In their 38 league matches, the Reds conceded just 22 goals, one fewer than champions Manchester City. Jürgen Klopp’s charges kept a remarkable 21 clean sheets. While it is something of a flawed stat in general, the fact they needed just one goal in 55 per cent of their matches to win explains why they eventually finished with 97 points.
However, this once near-impenetrable backline was porous in the early stages of the 2019/20 season. The Premier League leaders kept just three cleans sheets across all competitions in the first 22 matches, and one of those was against MK Dons in the Carabao Cup.
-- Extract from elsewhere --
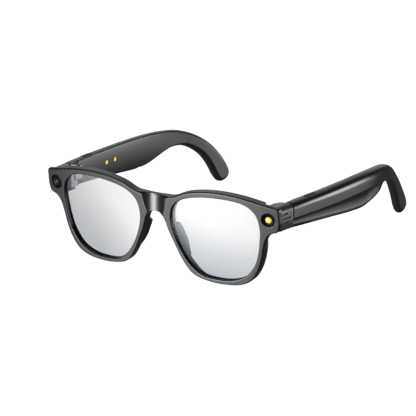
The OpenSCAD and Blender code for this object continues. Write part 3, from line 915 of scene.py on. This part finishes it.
def camera_glass_material():
    """Black glass over a small coated lens, whose violet shine in the middle is a painted
    reflection.
    """
    mat, tree, shader = nodes_of("camera_glass")
    # Painted reflection: violet streaks of the coating's shine, mixed in near the middle
    reflection_streak = between(tree, noise(tree, 1.1, 3.0, (1, 1, 2.2)), 0, 1, 0.42, 0.6)
    tint = blend_colours(tree, reflection_streak, linear((120, 60, 150)), linear((196, 120, 190)))
    coords = tree.nodes.new("ShaderNodeTexCoord")
    away = tree.nodes.new("ShaderNodeVectorMath")
    away.operation = "DISTANCE"
    centre = place(wrap_front(np.array([[-PORT[0], 0.6, PORT[1]]])))[0]
    away.inputs[1].default_value = tuple(centre)
    tree.links.new(coords.outputs["Object"], away.inputs[0])
    core = between(tree, away.outputs["Value"], 0.5, 0, 0.3 * MM, 1.0 * MM)
    colour = blend_colours(tree, core, linear((9, 9, 11)), (1, 1, 1, 1))
    tree.links.new(tint, colour.node.inputs["B"])
    tree.links.new(colour, shader.inputs["Base Color"])
    shader.inputs["Roughness"].default_value = 0.3
    shader.inputs["IOR"].default_value = 1.2
    return mat


camera_glass = camera_glass_material()

# ---- Pieces ----

SOFT_SHARP = 58
LATHE_SHARP = 50


def stand_in(obj, node):
    """Hide the CAD node that a piece stands in for."""
    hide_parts(node)


def add(name, solid, low, high, step, wrap, body, mat, node, side=1, sharp=35):
    """Mesh a solid inside a box and stand it in for a node."""
    points, faces = contour(solid, low, high, step * COARSE)
    stand_in(piece(name, wrap(points), faces, body, mat, sharp, side), node)


add("rim_front", front_shell, (-73, -0.2, -26.6), (73, 2.6, 25), 0.2, wrap_front, "front",
    front_plastic, "front_shell")
add("rim_rear", rear_shell, (-73, 2.2, -26.6), (73, 5.4, 25), 0.25, wrap_front, "front",
    rear_plastic, "rear_shell")

for word, side in (("left", 1), ("right", -1)):
    glass = piece("glass_" + word, *lens_blank(), "front", lens_glass[side], side=side)
    stand_in(glass, "lens_" + word)
    add("pad_" + word, nose_pad, (4, 5, -19), (18, 11, 6), 0.3, wrap_front, "front",
        pad_rubber, "nose_pad_" + word, side)
    add("block_" + word, hinge_block, (62.5, 2, 7), (73.4, 17.8, 21.2), 0.17, keep, "front",
        block_plastic, "hinge_block_" + word, side, SOFT_SHARP)
    temple = "temple_" + word
    add("shell_" + word, temple_shell, (-0.2, 17.5, 1.5), (4, 125.5, 21.3), 0.28, wrap_temple,
        temple, temple_plastic, "temple_shell_" + word, side, SOFT_SHARP)
    add("cover_" + word, temple_cover(side), (2, 17.5, 1.5), (6.6, 125.5, 21.3), 0.34,
        wrap_temple, temple, cover_plastic, "temple_cover_" + word, side)
    add("tip_" + word, temple_tip, (-0.2, 110, -19.5), (6.6, 159, 19.5), 0.34, wrap_temple,
        temple, tip_plastic, "temple_tip_" + word, side)
    add("key_" + word, button, (69, 30, 17), (73, 41, 20.8), 0.18, keep, "button_" + word,
        button_plastic, "button_" + word, side)


def add_lathe(name, profile, at, mat, node, radius):
    """Turn a profile about a port's axis and stand it in for a node."""
    points, faces = lathe(rounded(profile, radius), at)
    stand_in(piece(name, wrap_front(points), faces, "front", mat, LATHE_SHARP), node)


CAMERA_PORT = (-PORT[0], PORT[1])
add_lathe("ring_light", [
    (3.8, 2.3), (3.8, 0.05), (3.62, -0.06), (3.4, 0.06), (3.1, 0.06), (2.75, 0.45), (1.75, 0.5),
    (1.75, 0.75), (2.05, 0.85), (2.05, 2.3)], PORT, bezel_black, "light_bezel",
    0.1)
add_lathe("ring_camera", [
    (3.8, 2.3), (3.8, 0.05), (3.62, -0.06), (3.4, 0.06), (3.1, 0.06), (2.85, 0.4), (2.85, 2.3)],
    CAMERA_PORT, bezel_black, "camera_bezel", 0.1)
add_lathe("dome_light", [
    (0.001, 1.6), (1.98, 1.6), (1.98, 0.95), (1.68, 0.8), (1.66, 0.3), (1.4, 0.14), (0.8, 0.02),
    (0.001, -0.02)], PORT, light_glass, "light_window", 0.3)
add_lathe("glass_camera", [
    (0.001, 1.0), (2.8, 1.0), (2.8, 0.42), (2.4, 0.34), (1.9, 0.5), (1.5, 0.56), (1.35, 0.36),
    (0.7, 0.3), (0.001, 0.3)], CAMERA_PORT, camera_glass, "camera_window",
    0.2)

# The hidden and small parts keep their CAD shapes, with their edges broken
CARRIED = (
    (module_black, ["camera_module"]),
    (board_green, ["camera_board", "light_board", "circuit_board_left", "circuit_board_right"]),
    (flex_orange, ["front_flex"]),
    (hinge_steel, [
        "front_leaf_left", "front_leaf_right", "front_leaf_screws", "hinge_pin_left",
        "hinge_pin_right", "temple_leaf_left", "temple_leaf_right", "temple_leaf_screws_left",
        "temple_leaf_screws_right", "tip_core_left", "tip_core_right"]),
    (switch_metal, ["button_switch_left", "button_switch_right"]),
    (battery_foil, ["battery_left", "battery_right"]),
    (speaker_black, ["speaker_left", "speaker_right", "microphone_left", "microphone_right"]),
    (mesh_steel, ["speaker_mesh_left", "speaker_mesh_right"]),
    (contact_gold, ["charge_contacts"]),
)
BROKEN_EDGE = 0.12
BROKEN_ANGLE = math.radians(40)
for mat, names in CARRIED:
    for name in names:
        obj = frame["nodes"][name]
        obj.data.materials.clear()
        obj.data.materials.append(mat)
        edge = obj.modifiers.new("edge", "BEVEL")
        edge.width = BROKEN_EDGE * MM
        edge.segments = 2
        edge.limit_method = "ANGLE"
        edge.angle_limit = BROKEN_ANGLE

# ---- Camera ----

CAMERA_AT = Vector((670.73, -967.19, 354.01)) * MM
CAMERA_BACK = Vector((0.52852, -0.80126, 0.28045)).normalized()
FOCAL = 205.34
SENSOR = 36
# Half a pixel
CENTRE_SHIFT = 0.5 / 416
camera_data = bpy.data.cameras.new("camera")
camera_data.sensor_width = SENSOR
camera_data.lens = FOCAL
camera_data.shift_x, camera_data.shift_y = -CENTRE_SHIFT, CENTRE_SHIFT
camera_data.clip_start = 0.01
camera = bpy.data.objects.new("camera", camera_data)
bpy.context.scene.collection.objects.link(camera)
right = Vector((-CAMERA_BACK.y, CAMERA_BACK.x, 0)).normalized()
up = CAMERA_BACK.cross(right)
turn = Matrix((right, up, CAMERA_BACK)).transposed().to_4x4()
camera.matrix_world = STAND @ (Matrix.Translation(CAMERA_AT) @ turn)
bpy.context.scene.camera = camera

# ---- Floor ----

FLOOR = 1.5
FLOOR_GLOW = 1.05
floor_mat, floor_tree, floor_shader = nodes_of("floor_pale")
floor_tone = blend_colours(floor_tree, noise(floor_tree, 90.0, 3.0), (0.88, 0.88, 0.88, 1),
                           (0.92, 0.92, 0.92, 1))
floor_tree.links.new(floor_tone, floor_shader.inputs["Base Color"])
floor_tree.links.new(floor_tone, floor_shader.inputs["Emission Color"])
floor_shader.inputs["Emission Strength"].default_value = FLOOR_GLOW
floor_shader.inputs["Roughness"].default_value = 0.8
floor_mesh = bpy.data.meshes.new("floor")
floor_mesh.from_pydata([(-FLOOR, -FLOOR, -MM), (FLOOR, -FLOOR, -MM), (FLOOR, FLOOR, -MM),
                        (-FLOOR, FLOOR, -MM)], [], [(0, 1, 2, 3)])
floor_mesh.materials.append(floor_mat)
floor = bpy.data.objects.new("floor", floor_mesh)
bpy.context.scene.collection.objects.link(floor)
# The floor is only looked at: it neither shades the glasses nor shows in their gloss
floor.visible_diffuse = floor.visible_glossy = floor.visible_shadow = False

# ---- Studio: a white room for the camera, and soft lights for everything else ----

WHITE = (1, 1, 1, 1)
ROOM = (0.085, 0.09, 0.1, 1)
# Direction of each soft light, its brightness, the angles it fades between, and its tint
LIGHTS = [
    ((-0.53, -0.71, -0.47), 2.45, 6, 24, (1, 1, 1)),
    ((-0.38, -0.89, -0.12), 20.0, 5, 19, (1, 1, 1)),
    ((0.59, 0.80, -0.04), 8.0, 2, 10, (1, 1, 1)),
    ((0.56, 0.80, -0.18), 1.0, 6, 16, (1, 1, 1)),
    ((0.86, 0.43, -0.15), 2.2, 10, 26, (1, 1, 1)),
    ((-0.22, 0.80, 0.50), 0.75, 20, 34, (0.85, 0.93, 1)),
    ((-0.60, 0.80, 0.12), 0.25, 8, 20, (1, 1, 1)),
]

world = bpy.data.worlds.new("studio")
bpy.context.scene.world = world
world.use_nodes = True
tree = world.node_tree
tree.nodes.clear()
coords = tree.nodes.new("ShaderNodeTexCoord")
total = None
for direction, power, inner, outer, tint in LIGHTS:
    dot = tree.nodes.new("ShaderNodeVectorMath")
    dot.operation = "DOT_PRODUCT"
    dot.inputs[1].default_value = tuple(Vector(direction).normalized())
    tree.links.new(coords.outputs["Generated"], dot.inputs[0])
    fade = tree.nodes.new("ShaderNodeMapRange")
    fade.interpolation_type = "SMOOTHSTEP"
    fade.inputs["From Min"].default_value = math.cos(math.radians(outer))
    fade.inputs["From Max"].default_value = math.cos(math.radians(inner))
    fade.inputs["To Max"].default_value = power
    tree.links.new(dot.outputs["Value"], fade.inputs["Value"])
    scale = tree.nodes.new("ShaderNodeVectorMath")
    scale.operation = "SCALE"
    scale.inputs[0].default_value = tint
    tree.links.new(fade.outputs["Result"], scale.inputs["Scale"])
    add_up = tree.nodes.new("ShaderNodeVectorMath")
    add_up.operation = "ADD"
    add_up.inputs[0].default_value = ROOM[:3]
    if total is not None:
        tree.links.new(total, add_up.inputs[0])
    tree.links.new(scale.outputs["Vector"], add_up.inputs[1])
    total = add_up.outputs["Vector"]
room = tree.nodes.new("ShaderNodeBackground")
tree.links.new(total, room.inputs["Color"])
blank = tree.nodes.new("ShaderNodeBackground")
blank.inputs["Color"].default_value = WHITE
rays = tree.nodes.new("ShaderNodeLightPath")
choose = tree.nodes.new("ShaderNodeMixShader")
tree.links.new(rays.outputs["Is Camera Ray"], choose.inputs["Fac"])
tree.links.new(room.outputs["Background"], choose.inputs[1])
tree.links.new(blank.outputs["Background"], choose.inputs[2])
out = tree.nodes.new("ShaderNodeOutputWorld")
tree.links.new(choose.outputs["Shader"], out.inputs["Surface"])
bpy.context.scene.view_settings.view_transform = "Standard"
No matter how dominant they appeared to be, clean sheets eluded them. Adrián performed admirably while filling in for the injured Alisson but goals kept being conceded.
The Brazilian’s return was supposed to bring an end to this. The former Roma man is an elite shot-stopper. He returned to the starting XI for the trip to Old Trafford on October 20 but had to wait until December 7 for his first shutout, during the 3-0 win over Bournemouth.
That wasn’t cause for concern, though, with the Reds winning eight of the nine matches their No.1 appeared in between his return and his first clean sheet. But it was a source of frustration for the reigning European champions.
Yet since the 5-2 victory over Everton to kick off December, Liverpool’s first-team have kept eight clean sheets from their nine matches. The 5-0 Carabao Cup defeat to Aston Villa isn’t being counted for obvious reasons.
This run has seen the Reds claw back the goal difference on Manchester City, with Klopp’s men now having a positive difference of 35 to City’s 32. Liverpool’s goals against per 90 average in the Premier League has dropped from 0.93 to 0.7. However, it is still up on the 0.57 from last season, but only ever so slightly now.
— Artur Petrosyan (@arturpetrosyan) December 31, 2019
The Reds have played five times in the league since they last conceded. On average, they’re allowing the opposition to have 5.4 shots per 90. Prior to this run, that average was 10.47.
Their expected goals against (xGA) has dropped from 0.99 to 0.48 while their post-shot expected goals against is now at 0.22 per 90, down from 0.65 after the Everton match.
Liverpool haven’t just stopped conceding goals, they’ve stopped giving up chances altogether. The number of shots conceded in the penalty area has dropped from 6.8 per 90 to just three.
What could have been a tricky festive period for the Reds, with the volume of games increasing coupled with injuries to key players, has seen them become even more authoritative.
Klopp’s side are having more shots now – 16.5 up from 15.2 – and they’re dominating the ball. This goes some way to explaining why they’re facing fewer efforts – their opponents aren’t having as much possession.
Liverpool’s attempted passes per 90 have risen from 561 to 733. The best form of defence is often to attack and, in this instance, the table-toppers are looking to dominate the ball to nullify the opposition while creating better chances.
Liverpool’s open-play expected goals per 90 have climbed to 2.08 from 1.67, while post-shot expected goals per 90 now come in at 2.15. It is worth reiterating that the sample size is only five matches but the current numbers suggest the form shown by Klopp’s men is much more sustainable than it was earlier in the campaign.
The signs are ominous for those looking to chase down the leaders. Liverpool may have been fortunate in certain games to open up the lead but that advantage, on current form, is justified.